As the players changed, so did the stadiums. Angell describes the demise of the old box-like stadiums with seats close to the game for the bigger stadiums in the round, used for multiple sports in many cases but with fans much more distant. It is ironic that most of these stadiums that were “new” when Angell wrote have since been demolished in favor of parks much more like the old fields with modern amenities. Even the shiny new Astrodome, although still preserved, no longer serves as a baseball venue.

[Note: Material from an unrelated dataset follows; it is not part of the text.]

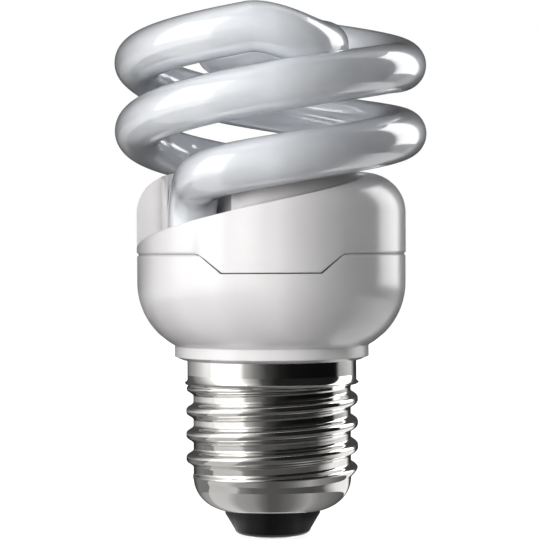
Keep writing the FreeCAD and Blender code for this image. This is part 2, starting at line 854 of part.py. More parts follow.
def centre_contact():
    body = new_body("centre_contact")
    face, outer = size("contact_face_radius"), size("contact_radius")
    edge, thickness = size("contact_edge"), size("contact_thickness")
    slant = math.sqrt(0.5)
    revolve(body, "disc", [
        (0, 0), (face, 0), bend(face + (outer - face) * slant, edge - edge * slant), (outer, edge),
        (outer, thickness), (0, thickness),
    ])
    return body


def circuit_board():
    body = new_body("circuit_board")
    radius = board_radius
    sketch = new_sketch(body, "board_outline", "XY_Plane", board_bottom)
    draw_circle(sketch, 0, 0, radius)
    board = body.newObject("PartDesign::Pad", "board")
    board.Profile = sketch
    bind(board, "Length", size("board_thickness"))
    notch_sketch = new_sketch(body, "notch_outline", "XY_Plane", board_bottom)
    for x, y in ((radius, 0), (-radius, 0)):
        draw_circle(notch_sketch, x, y, size("board_notch_radius"))
    notches = body.newObject("PartDesign::Pocket", "notches")
    notches.Profile = notch_sketch
    bind(notches, "Length", size("board_thickness"))
    notches.Reversed = True
    return body


def electrolytic_capacitor():
    body = new_body("electrolytic_capacitor")
    radius, top = size("can_radius"), board_bottom
    low = top - size("can_length")
    edge = size("can_round")
    corner = edge * (1 - math.sqrt(0.5))
    bead, depth = top - size("can_bead_offset"), size("can_bead_depth")
    revolve(body, "can", [
        (0, low), (radius - edge, low), bend(radius - corner, low + corner), (radius, low + edge),
        (radius, bead - depth * 2), bend(radius - depth, bead - depth), (radius, bead), (radius, top), (0, top),
    ])
    return body


# Choke: two E-shaped core halves meet on a bobbin whose axis stands upright


def choke_parts():
    x = -size("choke_distance")
    thickness, width, height = size("choke_thickness"), size("choke_width"), size("choke_height")
    back, limb, centre = size("choke_back"), size("choke_limb"), size("choke_centre_limb")
    top = board_bottom
    middle = top - height / 2
    half = width / 2
    left = x - thickness / 2
    halves = []
    for name, near, far in (("upper", middle, top), ("lower", middle, top - height)):
        plate = back if name == "upper" else -back
        body = new_body(f"choke_core_{name}")
        sketch = new_sketch(body, "core_outline", "YZ_Plane")
        draw_outline(sketch, [
            (-half, near), (-half + limb, near), (-half + limb, far - plate), (-centre / 2, far - plate),
            (-centre / 2, near), (centre / 2, near), (centre / 2, far - plate), (half - limb, far - plate),
            (half - limb, near), (half, near), (half, far), (-half, far),
        ])
        feature = body.newObject("PartDesign::Pad", "core")
        feature.Profile = sketch
        bind(feature, "Length", thickness)
        bind(sketch, "AttachmentOffset.Base.z", left)
        halves.append(body)

    clear, wall = size("bobbin_clearance"), size("bobbin_wall")
    hole_x, hole_y = thickness / 2 + clear, centre / 2 + clear
    reach_x = size("bobbin_reach")
    reach_y = half - limb - clear
    flange = size("bobbin_flange")
    low, high = top - height + back + clear, top - back - clear
    bobbin = new_body("choke_bobbin")

    def ring(body, name, inner_x, inner_y, outer_x, outer_y, bottom, tall):
        sketch = new_sketch(body, f"{name}_outline", "XY_Plane", bottom)
        draw_outline(sketch, rectangle(x - outer_x, -outer_y, x + outer_x, outer_y))
        draw_outline(sketch, rectangle(x - inner_x, -inner_y, x + inner_x, inner_y))
        feature = body.newObject("PartDesign::Pad", name)
        feature.Profile = sketch
        bind(feature, "Length", tall)

    ring(bobbin, "tube", hole_x, hole_y, hole_x + wall, hole_y + wall, low, high - low)
    ring(bobbin, "low_flange", hole_x, hole_y, reach_x, reach_y, low, flange)
    ring(bobbin, "high_flange", hole_x, hole_y, reach_x, reach_y, high - flange, flange)
    winding = new_body("choke_winding")
    gap, depth = size("winding_gap"), size("winding_depth")
    start_x, start_y = hole_x + wall + gap, hole_y + wall + gap
    ring(winding, "turns", start_x, start_y, start_x + depth, start_y + depth,
         low + flange + gap, high - low - flange * 2 - gap * 2)
    return halves + [bobbin, winding]


RING_WINDINGS = ((20.0, 4), (140.0, 4), (260.0, 7))  # middle bearing and turns of each winding
RING_TURN_STEP = 13.0


def ring_transformer():
    x, y = spot_at(size("ring_distance"), size("ring_bearing"))
    top = board_bottom - size("ring_drop")
    low = top - size("ring_height")
    outer, inner = size("ring_outer_radius"), size("ring_inner_radius")
    core = cut("ring_transformer_core",
               cylinder("ring_blank", outer, size("ring_height"), (x, y, low)),
               cylinder("ring_bore", inner, size("ring_height"), (x, y, low)))
    wire, gap = size("ring_wire_radius").number, size("ring_wire_gap").number
    reach = wire + gap
    centre = Vector(x.number, y.number, 0)
    turns = []
    for middle, count in RING_WINDINGS:
        for index in range(count):
            bearing = middle + (index - (count - 1) / 2) * RING_TURN_STEP
            outward = at(1.0, bearing)
            section = [
                (inner.number - reach, low.number - reach), (outer.number + reach, low.number - reach),
                (outer.number + reach, top.number + reach), (inner.number - reach, top.number + reach),
            ]
            corners = [centre + outward * radius + Vector(0, 0, height) for radius, height in section]
            start = (corners[0] + corners[3]) * 0.5
            route = [start] + corners + [start]
            turns.append(pipe(rounded_route(route, SIZES["ring_wire_bend"]), wire))
    windings = shape_of("ring_transformer_windings", Part.makeCompound(turns))
    return [core, windings]


# Move a body to its place on the board and turn it there
def place(body, x, y, bearing=None):
    if bearing is not None:
        body.Placement = Placement(Vector(), Rotation(Vector(0, 0, 1), bearing.number))
        bind(body, "Placement.Rotation.Angle", bearing)
    bind(body, "Placement.Base.x", x)
    bind(body, "Placement.Base.y", y)


def transistor(number):
    radius, flat_side = size("transistor_radius"), size("transistor_flat")
    lead, pitch = size("transistor_lead_width"), size("transistor_lead_spacing")
    tall, high = size("transistor_height"), size("transistor_lead_length")
    body = new_body(f"power_transistor_{number}")
    half = square_root(radius * radius - flat_side * flat_side)
    top = board_bottom - high
    pad(body, "case", [
        (-half, -flat_side), (half, -flat_side), bend(0, radius),
    ], top - tall, tall)
    for name, middle in (("left", -pitch), ("centre", as_size(0)), ("right", pitch)):
        pad(body, f"{name}_lead", rectangle(middle - lead / 2, -lead / 2, middle + lead / 2, lead / 2), top, high)
    spot = f"transistor_{number}"
    place(body, size(f"{spot}_x"), size(f"{spot}_y"), size(f"{spot}_turn"))
    return body


def film_capacitor(label):
    body = new_body(label)
    length, thickness, tall = size("film_length"), size("film_thickness"), size("film_height")
    lead_length, lead = size("film_lead_length"), size("axial_lead_radius")
    top = board_bottom - lead_length
    half, side, edge = length / 2, thickness / 2, size("film_round")
    corner = edge * (1 - math.sqrt(0.5))
    pad(body, "case", [
        (-side + edge, -half), (side - edge, -half), bend(side - corner, -half + corner), (side, -half + edge),
        (side, half - edge), bend(side - corner, half - corner), (side - edge, half),
        (-side + edge, half), bend(-side + corner, half - corner), (-side, half - edge),
        (-side, -half + edge), bend(-side + corner, -half + corner),
    ], top - tall, tall)
    for name, y in (("near_lead", -size("film_lead_spacing") / 2), ("far_lead", size("film_lead_spacing") / 2)):
        pad(body, name, rectangle(-lead, y - lead, lead, y + lead), top, lead_length)
    bearing = size(f"{label}_bearing")
    place(body, *spot_at(size(f"{label}_distance"), bearing), bearing)
    return body


def input_inductor():
    top = board_bottom
    low = top - size("drum_height")
    radius, waist, flange = size("drum_radius"), size("drum_waist_radius"), size("drum_flange")
    core = new_body("input_inductor_core")
    revolve(core, "drum", [
        (0, low), (radius, low), (radius, low + flange), (waist, low + flange), (waist, top - flange),
        (radius, top - flange), (radius, top), (0, top),
    ])
    gap = size("drum_winding_gap")
    winding = new_body("input_inductor_winding")
    revolve(winding, "turns", [
        (waist + gap, low + flange + gap), (radius, low + flange + gap), (radius, top - flange - gap),
        (waist + gap, top - flange - gap),
    ])
    for body in (core, winding):
        place(body, size("input_inductor_x"), size("input_inductor_y"))
    return [core, winding]


# Axial part that lies along X with its leads bent to the board, below it or above it


def axial_part(kind, number, above=False):
    name = f"{kind}_{number}"
    radius, length, span = size(f"{kind}_radius"), size(f"{kind}_length"), size(f"{kind}_span")
    x, y = size(f"{name}_x"), size(f"{name}_y")
    rise = size("axial_stand_off") + radius
    foot, middle = (board_top, board_top + rise) if above else (board_bottom, board_bottom - rise)
    case = cylinder(f"{name}_case", radius, length, (x - length / 2, y, middle), Vector(1, 0, 0))
    left, right = (x - span / 2).number, (x + span / 2).number
    along, low, high = y.number, foot.number, middle.number
    route = [Vector(left, along, low), Vector(left, along, high), Vector(right, along, high),
             Vector(right, along, low)]
    wire = pipe(rounded_route(route, SIZES["axial_lead_bend"]), SIZES["axial_lead_radius"])
    return join(name, [case, shape_of(f"{name}_lead", wire)])


def fusible_resistor():
    x, low = size("fuse_distance"), fuse_bottom
    lead, length = size("axial_lead_radius"), size("fuse_length")
    return join("fusible_resistor", [
        cylinder("fuse_body", size("fuse_radius"), length, (x, 0, low)),
        cylinder("fuse_wire", lead, board_bottom - low, (x, 0, low)),
    ])


def shell_lead_wire():
    x, y = SIZES["shell_wire_x"], SIZES["shell_wire_y"]
    turn = SIZES["cap_top"] - SIZES["shell_wire_drop"]
    low = turn - SIZES["shell_wire_fall"]
    wall = thread_radius(math.atan2(-thread_root.number, x), low) - SIZES["cap_wall"]
    end = Vector(x, -(wall - SIZES["shell_wire_gap"]), low)
    route = [Vector(x, y, board_bottom.number), Vector(x, y, turn), end]
    return shape_of("shell_lead_wire", pipe(rounded_route(route, SIZES["wire_bend"]), SIZES["wire_radius"]))


def contact_lead_wire():
    reach, top = SIZES["fuse_distance"], fuse_bottom.number
    route = [
        Vector(0, 0, SIZES["contact_thickness"]), Vector(0, 0, SIZES["contact_wire_low"]),
        Vector(reach, 0, top - SIZES["contact_wire_rise"]), Vector(reach, 0, top),
    ]
    return shape_of("contact_lead_wire", pipe(rounded_route(route, SIZES["wire_bend"]), SIZES["wire_radius"]))


def filament_leads():
    wires = []
    pins = []
    low, spacing = filament_wire_height.number, size("filament_wire_spacing")
    side = size("pin_side")
    for name, turned in (("front", 0.0), ("back", 180.0)):
        bearing = size("leg_bearing") + turned
        for word, offset in (("first", -spacing / 2), ("second", spacing / 2)):
            x, y = spot_at(size("leg_radius"), bearing, offset)
            pin_x, pin_y = spot_at(size("leg_radius") - size("pin_distance"), bearing, offset)
            corner = Vector(x.number, y.number, low)
            pin = Vector(pin_x.number, pin_y.number, low)
            reach = pin - corner
            short = side.number / 2 + SIZES["pin_wire_gap"]
            stop = corner + reach * (1 - short / reach.Length)
            route = [Vector(x.number, y.number, leg_end.number), corner, stop]
            wires.append(pipe(rounded_route(route, SIZES["filament_wire_bend"]), SIZES["filament_wire_radius"]))
            spot = (pin_x - side / 2, pin_y - side / 2, board_top)
            pins.append(box(f"{name}_{word}_pin", side, side, size("pin_height"), spot))
    return [shape_of("filament_lead_wires", Part.makeCompound(wires)), group("wire_wrap_pins", pins)]


# A disc of cement fills the cover's cavity round the legs and the pockets' walls
def tube_cement(cover):
    gap, low, thickness = size("cement_gap"), low_ceiling + size("cement_lift"), size("cement_thickness")
    radius = size("ramp_radius") - size("cover_wall") - gap
    disc = cylinder("cement_disc", radius, thickness, (0, 0, low))
    bores = []
    for name, turned in (("front", 0.0), ("back", 180.0)):
        x, y = spot_at(size("leg_radius"), size("leg_bearing") + turned)
        bores.append(cylinder(f"{name}_leg_bore", tube_radius + gap, thickness, (x, y, low)))
    return cut("tube_cement", cut("cement_with_bores", disc, join("leg_bores", bores)), cover)


RESISTORS_ON_TOP = (3, 4)


def board_parts():
    items = [circuit_board(), electrolytic_capacitor()] + choke_parts() + ring_transformer()
    items += [transistor(1), transistor(2)]
    items += [film_capacitor("blocking_capacitor"), film_capacitor("resonant_capacitor")]
    items += input_inductor()
    diodes = [axial_part("diode", number) for number in (1, 2, 3, 4)]
    resistors = [axial_part("resistor", number, number in RESISTORS_ON_TOP) for number in (1, 2, 3, 4)]
    diac = axial_part("diac", 1, True)
    diac.Label = "trigger_diac"
    return items + [group("rectifier_diodes", diodes), group("resistors", resistors), diac]


def build():
    cover = upper_cover()
    pieces = [discharge_tube(), cover, lower_housing(), cap_shell(), cap_insulator(), centre_contact()]
    pieces += board_parts()
    pieces += [fusible_resistor(), shell_lead_wire(), contact_lead_wire()] + filament_leads()
    pieces.append(tube_cement(cover))
    return pieces


def check_and_export(pieces):
    doc.recompute()
    faults = [item.Label for item in doc.Objects if "Invalid" in item.State or "Error" in item.State]
    for piece in pieces:
        if piece.Shape.isNull() or not piece.Shape.isValid() or not piece.Shape.Solids:
            faults.append(piece.Label)
    if faults:
        raise SystemExit(f"not sound: {faults}")
    os.makedirs("parts", exist_ok=True)
    for piece in pieces:
        piece.Shape.exportStep(f"parts/{piece.Label}.step")
        print(f"{piece.Label}: {len(piece.Shape.Solids)} solid(s), {piece.Shape.Volume:.1f} mm3")


check_and_export(build())
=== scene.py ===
import json
import math

import bmesh
import bpy
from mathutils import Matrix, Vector


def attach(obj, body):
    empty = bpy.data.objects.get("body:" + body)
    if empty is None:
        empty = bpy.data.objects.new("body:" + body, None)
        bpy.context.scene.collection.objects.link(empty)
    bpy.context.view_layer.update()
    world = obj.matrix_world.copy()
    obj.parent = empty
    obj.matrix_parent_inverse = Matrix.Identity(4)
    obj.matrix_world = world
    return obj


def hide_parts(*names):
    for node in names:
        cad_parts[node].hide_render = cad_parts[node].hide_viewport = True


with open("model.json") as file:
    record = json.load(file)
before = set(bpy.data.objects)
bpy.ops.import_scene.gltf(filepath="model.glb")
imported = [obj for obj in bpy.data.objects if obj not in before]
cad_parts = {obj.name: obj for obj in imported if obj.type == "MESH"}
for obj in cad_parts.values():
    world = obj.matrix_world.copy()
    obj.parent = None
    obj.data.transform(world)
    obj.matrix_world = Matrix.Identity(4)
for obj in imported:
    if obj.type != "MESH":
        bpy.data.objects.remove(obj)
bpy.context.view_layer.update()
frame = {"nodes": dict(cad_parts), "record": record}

mm = 0.001
nodes = frame["nodes"]
slotOf = {part["node"]: part["material_slot"] for part in frame["record"]["subparts"]}


# Small helpers for trees and meshes


def addNode(tree, kind, inputs=None, **settings):
    node = tree.nodes.new(kind)
    for key, value in settings.items():
        setattr(node, key, value)
    for key, value in (inputs or {}).items():
        socket = node.inputs[key]
        if isinstance(value, bpy.types.NodeSocket):
            tree.links.new(value, socket)
        else:
            socket.default_value = value
    return node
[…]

The heart of the book is Angell’s accounts of the World Series games of each year. He brings back memories of the dominating performances of Koufax and Drysdale, and of Bob Gibson, who broke the hearts of Boston fans in his showdown with Jim Lonborg. Gibson, pitching his third game of the series was dead tired but hung on to win 7-2. Likewise, he reminds me of the hopes fulfilled when the Pirates in nearby Pittsburgh overcame the dominating Orioles of Earl Weaver to win the 1971 World Series. Some have criticized his inning by inning, sometimes play-by-play approach, but for me, it was a walk back in time, a reminder of great baseball of the past. He fills in the detail and drama of those games long tucked away in the recesses of memory.

He describes a game in transition as leagues expanded, playoffs were introduced and old stars faded as new names like Vida Blue, Catfish Hunter, and Reggie Jackson came on the scene, as TV revenues grew and with them, salaries, and new stadiums. And yet, it is the same summer game, played on a diamond, between baselines, nine players in the lineup on each side, fans in the seats behind first or third, filling out scorecards, rooting for the home team, vicariously sharing in the glory of the game.

Thank you Roger Angell! One can only hope there will be baseball in heaven so that Roger Angell can write about it.